My father would often approach strangers and strike up a conversation by asking “What do you think of Jesus?” Yet he considered black people and “half-breeds” to be inferior people; he reproved his mother for speaking French to their neighbours; he persisted in mispronouncing names that sounded foreign to him.

Shouldn’t Christian faith trump attitudes like that? Why are Christian people so inclined to think themselves superior to others?

It seems that years of living prosperous, untroubled lives has led us to believe that this is the norm for Christians. We carefully select Bible passages that seem to emphasize the blessedness of Christian life. Yet these verses are closely linked to the message of suffering with Christ, with not thinking ourselves better than we are, with rejoicing in persecution.
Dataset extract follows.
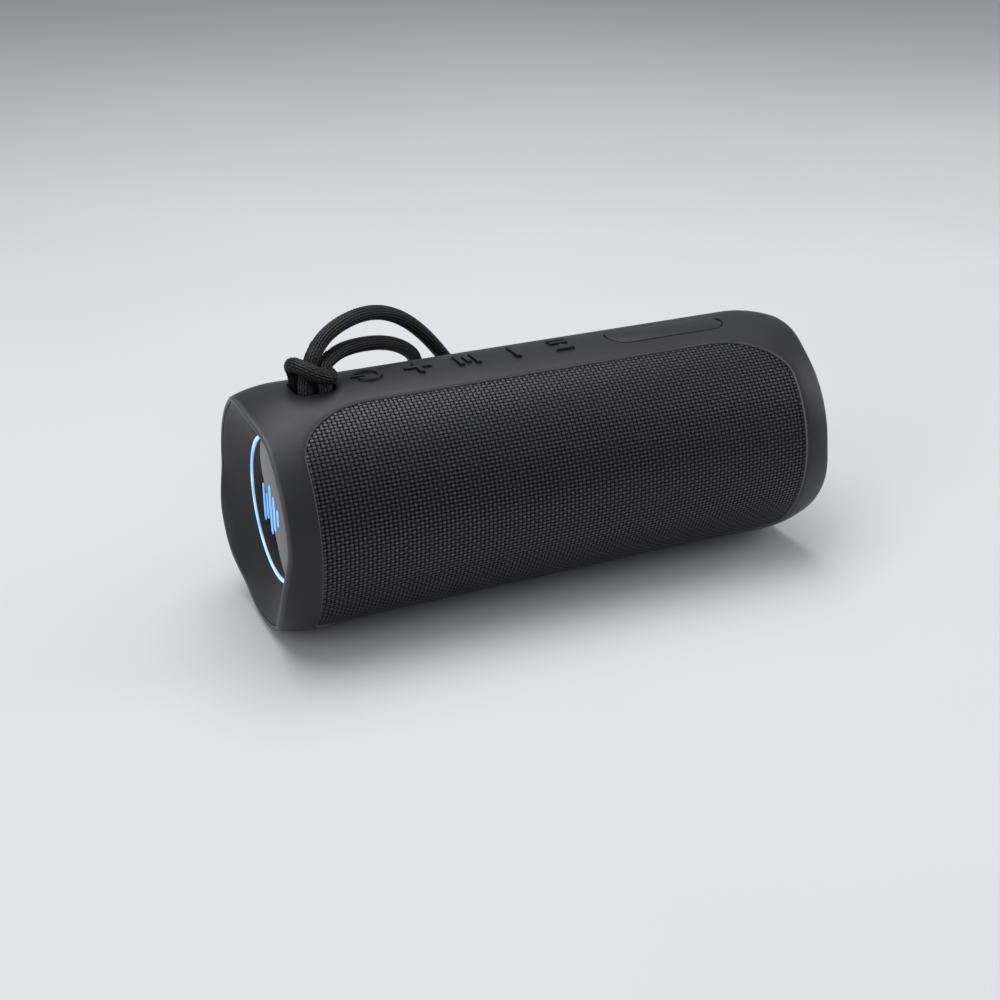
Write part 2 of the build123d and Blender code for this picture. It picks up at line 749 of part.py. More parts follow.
LEG_Y = 4.05
LEG_LOW = 31.3
LEFT_LEG_X = -78.5
RIGHT_LEG_X = -71.8
BAND_ROUTE = (
    (LEFT_LEG_X, LEG_Y, LEG_LOW + 5),
    (LEFT_LEG_X, LEG_Y, 42.4),
    (-81.0, 1.0, 46.6),
    (-78.6, -4.0, 46.8),
    (-74.4, -6.4, 45.2),
    (-69.8, -4.6, 43.8),
    (-68.9, 0.8, 43.4),
    (RIGHT_LEG_X, LEG_Y, 42.2),
    (RIGHT_LEG_X, LEG_Y, LEG_LOW + 5),
)
STRAND_ENDS = (
    (LEFT_LEG_X, (-76.4, -0.6, 44.0), (-74.0, 1.3, 48.0)),
    (RIGHT_LEG_X, (-71.6, -1.0, 42.8), (-70.4, 2.5, 44.3)),
)
LANYARD_ROUTE = (
    (-74.0, 1.3, 48.0),
    (-71.0, 3.4, 51.4),
    (-66.6, 6.0, 54.0),
    (-60.4, 9.2, 55.8),
    (-52.2, 13.8, 56.0),
    (-43.6, 19.4, 53.6),
    (-34.8, 25.4, 48.6),
    (-26.4, 31.6, 41.4),
    (-18.4, 37.6, 32.6),
    (-10.4, 43.2, 22.4),
    (-2.2, 47.2, 12.6),
    (6.4, 49.0, 3.2),
    (12.8, 50.0, -7.4),
    (13.4, 50.4, -19.8),
    (6.2, 50.6, -30.0),
    (-5.6, 50.6, -33.8),
    (-17.0, 50.4, -28.8),
    (-23.2, 50.0, -17.8),
    (-24.6, 49.4, -5.2),
    (-23.6, 47.6, 7.2),
    (-22.6, 44.4, 19.0),
    (-25.2, 38.6, 29.2),
    (-32.8, 31.2, 36.4),
    (-42.0, 23.6, 41.6),
    (-51.6, 16.4, 44.8),
    (-60.4, 9.8, 46.6),
    (-66.4, 5.4, 46.2),
    (-70.4, 2.5, 44.3),
)

with BuildPart() as lanyard_hitch:
    add(cord(BAND_ROUTE, arc_radii(BAND_ROUTE)))
    for x, bend, end_point in STRAND_ENDS:
        leg = (
            (x, LEG_Y, LEG_LOW + 6),
            (x, LEG_Y, LEG_LOW),
            (x, -LEG_Y, LEG_LOW),
            (x, -LEG_Y, 40.0),
            bend,
            end_point,
        )
        add(cord(leg, [LEG_Y - 0.1, LEG_Y - 0.1, 4.0, 4.0]))
save(lanyard_hitch, "lanyard_hitch")

with BuildPart() as lanyard_cord:
    lanyard_radii = arc_radii(LANYARD_ROUTE)
    print("lanyard radii", [round(r) for r in lanyard_radii])
    add(cord(LANYARD_ROUTE, lanyard_radii))
save(lanyard_cord, "lanyard_cord")
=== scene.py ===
import json
from math import asin, cos, degrees, pi, radians, sin

import bpy
import numpy as np
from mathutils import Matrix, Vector
from mathutils.geometry import delaunay_2d_cdt


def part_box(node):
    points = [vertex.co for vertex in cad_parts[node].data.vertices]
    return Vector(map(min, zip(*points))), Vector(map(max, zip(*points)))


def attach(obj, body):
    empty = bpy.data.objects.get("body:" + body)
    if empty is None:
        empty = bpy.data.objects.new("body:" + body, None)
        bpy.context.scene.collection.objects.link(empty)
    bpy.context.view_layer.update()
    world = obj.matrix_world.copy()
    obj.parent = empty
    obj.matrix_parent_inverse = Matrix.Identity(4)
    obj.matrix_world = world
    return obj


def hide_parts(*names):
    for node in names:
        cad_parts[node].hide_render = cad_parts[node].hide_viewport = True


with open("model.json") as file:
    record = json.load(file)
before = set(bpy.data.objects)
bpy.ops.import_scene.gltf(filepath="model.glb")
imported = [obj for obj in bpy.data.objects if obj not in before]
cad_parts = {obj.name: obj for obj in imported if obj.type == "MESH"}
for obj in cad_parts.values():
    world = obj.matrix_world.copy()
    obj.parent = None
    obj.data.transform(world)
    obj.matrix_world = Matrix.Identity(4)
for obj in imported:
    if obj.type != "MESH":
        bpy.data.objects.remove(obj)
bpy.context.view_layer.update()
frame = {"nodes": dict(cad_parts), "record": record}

# Lengths are millimetres until make_piece() turns them into metres.
MM = 0.001


def box_mm(node):
    """Lowest and highest corner of a CAD node, in millimetres."""
    low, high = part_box(node)
    return np.array(low) / MM, np.array(high) / MM


# ------------------------------------------------------------------ sizes read from the frame
DISC_LOW, DISC_HIGH = box_mm("left_end_disc")
AXIS_Z = (DISC_LOW[2] + DISC_HIGH[2]) / 2
SHELL_HIGH = box_mm("outer_shell")[1]
BODY_R = SHELL_HIGH[2] - AXIS_Z
LOBE_X = SHELL_HIGH[0]
LED_LOW, LED_HIGH = box_mm("left_led_ring")
LED_FACE_X = -LED_LOW[0]
DISC_R = DISC_HIGH[1]
COVER_LOW, COVER_HIGH = box_mm("port_cover")
CUP_LOW, CUP_HIGH = box_mm("lanyard_cup")
CLOTH_TOP_R = -box_mm("front_cloth")[0][1]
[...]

We cannot comprehend those parts, so we invent ways to interpret them as metaphors for minor difficulties in our lives.

Aren’t we missing the whole point of the New Testament? Jesus did not die to save us from suffering in this life. Jesus said: “In the world ye shall have tribulation: but be of good cheer; I have overcome the world” (John 16:33) and “Blessed are ye, when men shall revile you, and persecute you, and shall say all manner of evil against you falsely, for my sake” (Matthew 5:11). Paul taught “that we must through much tribulation enter into the kingdom of God” (Acts 14:22). Peter said: “ If ye be reproached for the name of Christ, happy are ye; for the spirit of glory and of God resteth upon you” (1 Peter 4:14).

We can spiritualise these passages, and others like them, saying they mean something else than what they say. What shall we say then of Christian martyrs of ages past who gloried in these verses and took strength from God to face persecution, torture and death? Or Christians suffering today in other countries.

Are we not missing the essential part of identifying with Christ in His rejection and suffering? I believe we misunderstand what He meant by denying ourselves and taking up our cross daily. The cross is not a minor affliction like rheumatism, nor is it a fashion accessory. It is an instrument of torture and death.

If our faith is going to be without respect of persons, that means that we need to identify with those who are looked down upon by the world, not with those the world looks up to. We must seek the approval of Christ, not the approval of the world.

There is no point in comforting ourselves in the esteem of the world anyway. All signs point to the distinct possibility, or probability, of that being taken away from us. Let’s be true followers of Jesus Christ, whatever the consequences may be.